The movie ends with Hijikata revealing that the worth of the gold is not 200 kan, but 20,000 kan which is enough to build a new nation, adding that Hokkaido will become a battle field for all those in search of the gold.

== Cast ==
- Kento Yamazaki as Saichi Sugimoto
- Anna Yamada as Asirpa
- Gordon Maeda as Hyakunosuke Ogata
- Yūma Yamoto as Yoshitake Shiraishi
- Asuka Kudo as Hajime Tsukishima
- Shuntarō Yanagi as Kōhei Nikaidō / Yōhei Nikaidō
- Yūki Izumisawa as Toraji
- Mitsuki Takahata as Umeko
- Ryohei Otani as Genjirō Tanigaki
- Makita Sports as Takechiyo Gotō
- Yuno Nagao as Osoma
- Debo Akibe as Asirpa's great uncle
- Hisako Ōkata as Huci
- Katsuya as Tatsuuma Ushiyama
- Katsumi Kiba as Shinpachi Nagakura
- Arata Iura as Aca
- Hiroshi Tamaki as Tokushirō Tsurumi
- Hiroshi Tachi as Toshizō Hijikata

== Production ==
Production began in early 2021 after Wowow and Credeus acquired the film rights, and the production lasted for three years. The idea of the movie was to respect the manga series and maintain the same story line, thus Shigeaki Kubo who is a fan of the original series was appointed to be the director. Satoru Noda, the author of the original series supervised the scripting process, so that it will not deviate from the original story.

== Release ==
The poster and trailer for the movie was released in October 2023, while the movie was released in Japanese theaters on 19 January 2024, and began streaming on Netflix on 19 May 2024, four months after its initial Japanese release.

== Reception ==

=== Box office ===
The film grossed over ¥500 million and attracted over 350,000 viewers in the first three days of its release, ranking number 1, and it attracted 1.75 million viewers and grossed ¥2.58 billion as of February 29.

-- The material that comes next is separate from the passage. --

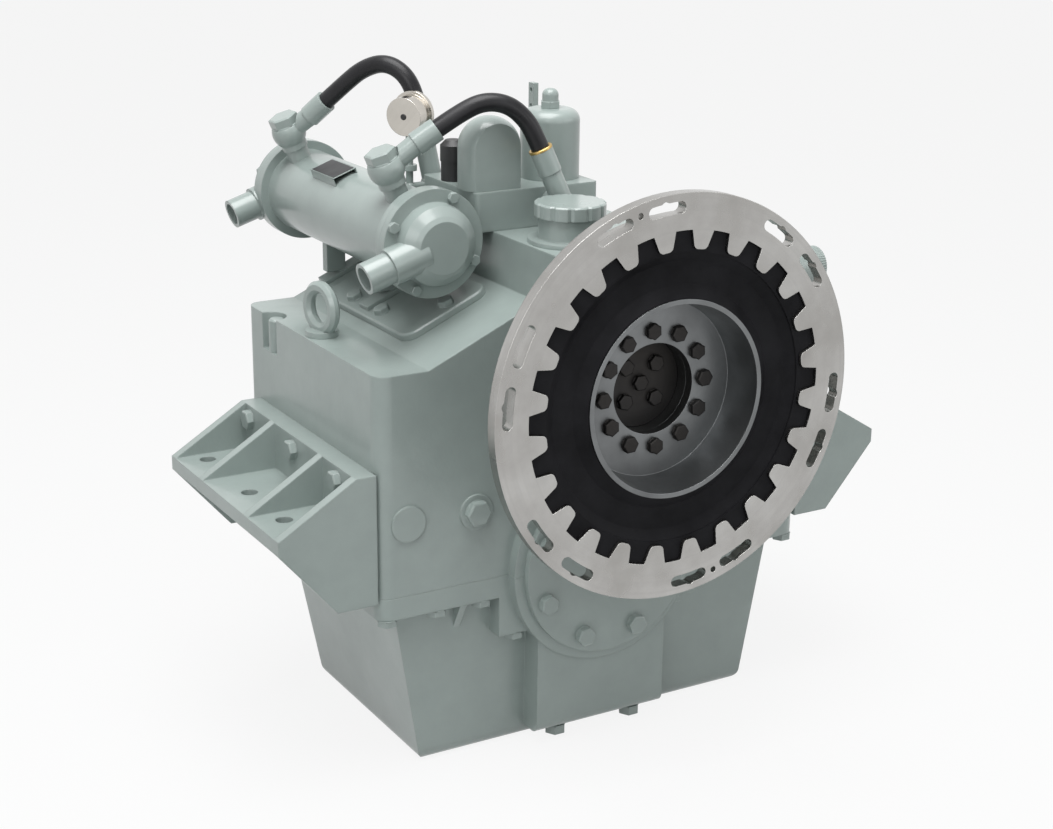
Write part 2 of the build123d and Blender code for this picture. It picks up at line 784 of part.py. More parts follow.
with BuildPart() as upper_case:
    with BuildSketch(across(CASE_FRONT)):
        with BuildLine():
            Polyline(*roof_outline(0), close=True)
        make_face()
    extrude(amount=CASE_DEPTH, dir=REAR)
    case_corners = upper_case.edges().filter_by(Axis.Z).filter_by(
        lambda edge: abs(edge.center().X) > SHOULDER_X
    )
    fillet(case_corners, radius=CASE_CORNER)
    # Snout round the input shaft, as wide as the plateau
    with BuildSketch(across(SNOUT_FRONT)):
        Circle(SNOUT_RADIUS)
        with Locations((0, PLATEAU_Z / 2)):
            Rectangle(2 * PLATEAU_X, PLATEAU_Z)
    extrude(amount=CASE_FRONT - SNOUT_FRONT, dir=REAR)
    # Strainer housing along X
    with BuildSketch(Plane(origin=(STRAINER_START, STRAINER_Y, STRAINER_Z), x_dir=(0, 1, 0), z_dir=(1, 0, 0))):
        Circle(STRAINER_RADIUS)
    extrude(amount=STRAINER_END - STRAINER_START)
    with BuildSketch(Plane(origin=(PLATEAU_X - 1, STRAINER_Y, STRAINER_Z), x_dir=(0, 1, 0), z_dir=(1, 0, 0))):
        Circle(STRAINER_RADIUS)
    extrude(amount=STRAINER_START - PLATEAU_X + 2)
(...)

=== Critical reception ===
James Hadfield of The Japan Times rated the movie 3 out of 5 stars, saying that "For all its extravagance, Golden Kamuy only leaves you half full."

Panos Kotzathanasis of Asian Movie Pulse noted in his review that Golden Kamuy is a film worth watching, but the flashbacks were not placed in ideal moments and the dramatic parts could have been handled in better fashion.